The members of the Executive Board . . . [s]hall not be liable to the Unit Owners as a result of the performance of the Executive Board members' duties, for any mistake of judgment, negligent or otherwise, except for the Executive Board members' own willful misconduct or gross negligence.

The Maine Nonprofit Corporation Act similarly states that an officer of a corporation is not liable to the corporation if the officer acted in " good faith." 13-B M.R.S. § 720 (2013).

Plaintiff alleges that Moseley and Eddleston were specifically advised by their former attorney that there was not an effective amendment in 2000. (Pl.'s Opp. ¶ 21.) Acting on this advice, defendants attempted to have the Association's members vote on new amendments that would allow for additions to the freestanding units. When that plan failed, they filed the certificate in the Registry of Deeds despite their knowledge that it was not an effective amendment. (Pl.'s Opp. ¶ 20.) These facts could support a finding that defendants engaged in willful misconduct or gross negligence.

According to defendants, they were acting in good faith to perfect the amendment that they believed was validly adopted in 2000. (Defs.' Supp.

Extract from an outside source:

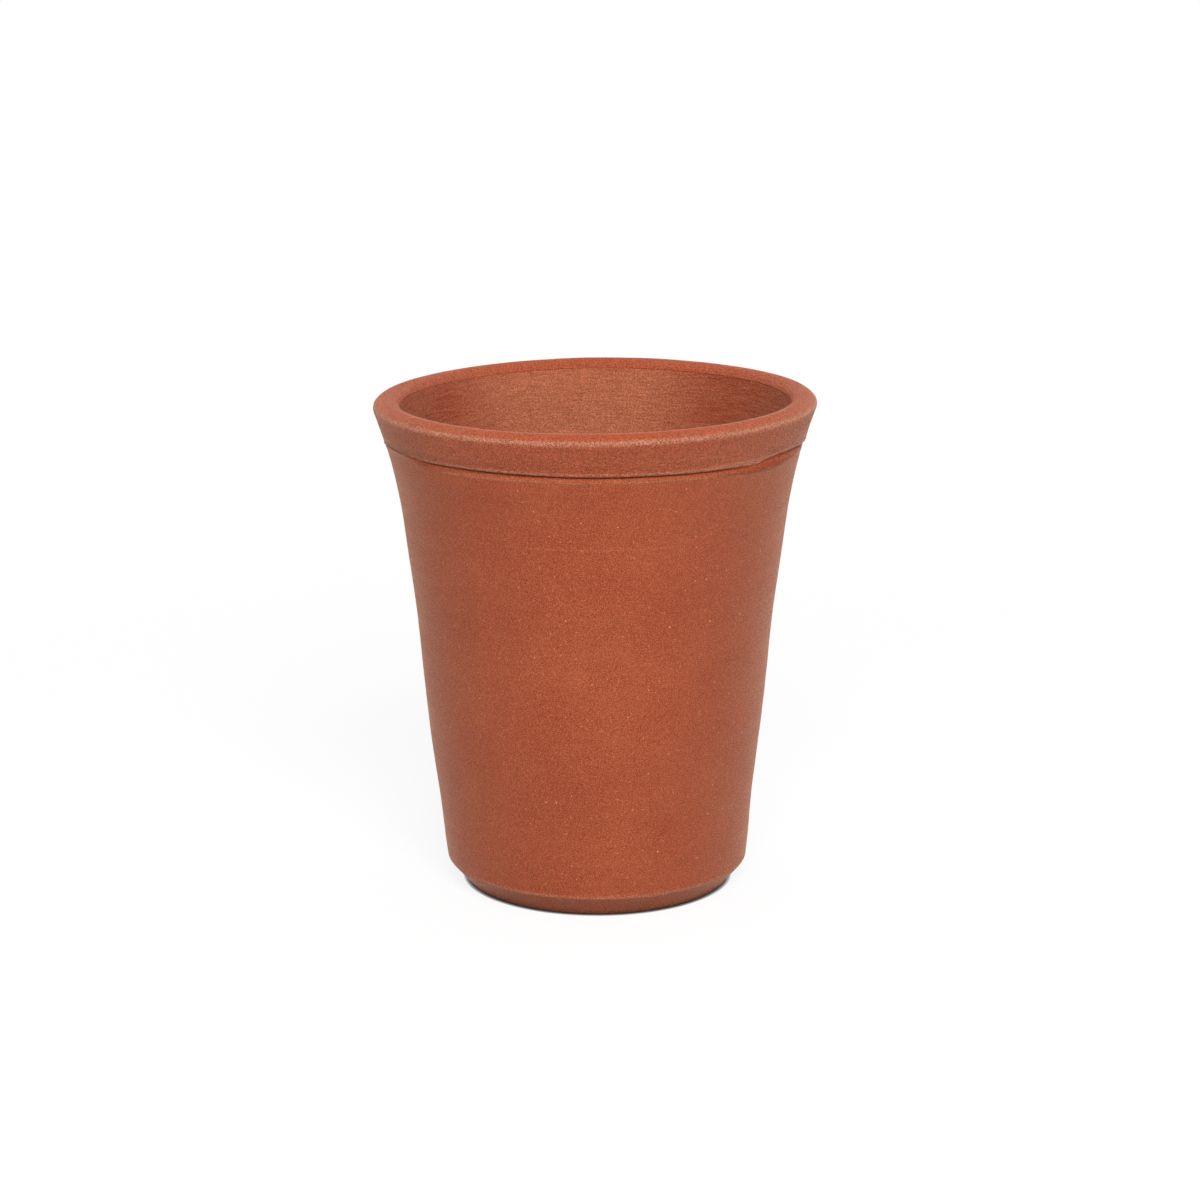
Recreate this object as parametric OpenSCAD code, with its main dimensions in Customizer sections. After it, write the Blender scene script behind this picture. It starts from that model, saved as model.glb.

S.M.F. ¶ 33.) Accordingly, there is a genuine issue of material fact regarding whether defendants are entitled to immunity.

7. Counterclaim for Legal Fees

Defendants are entitled to costs and fees only if they did not engage in willful misconduct or gross negligence. As discussed above there is a question of material fact on this issue.

The entry is:

Defendants' motion for summary judgment is DENIED.

Plaintiffs cross-motion for summary judgment is DENIED.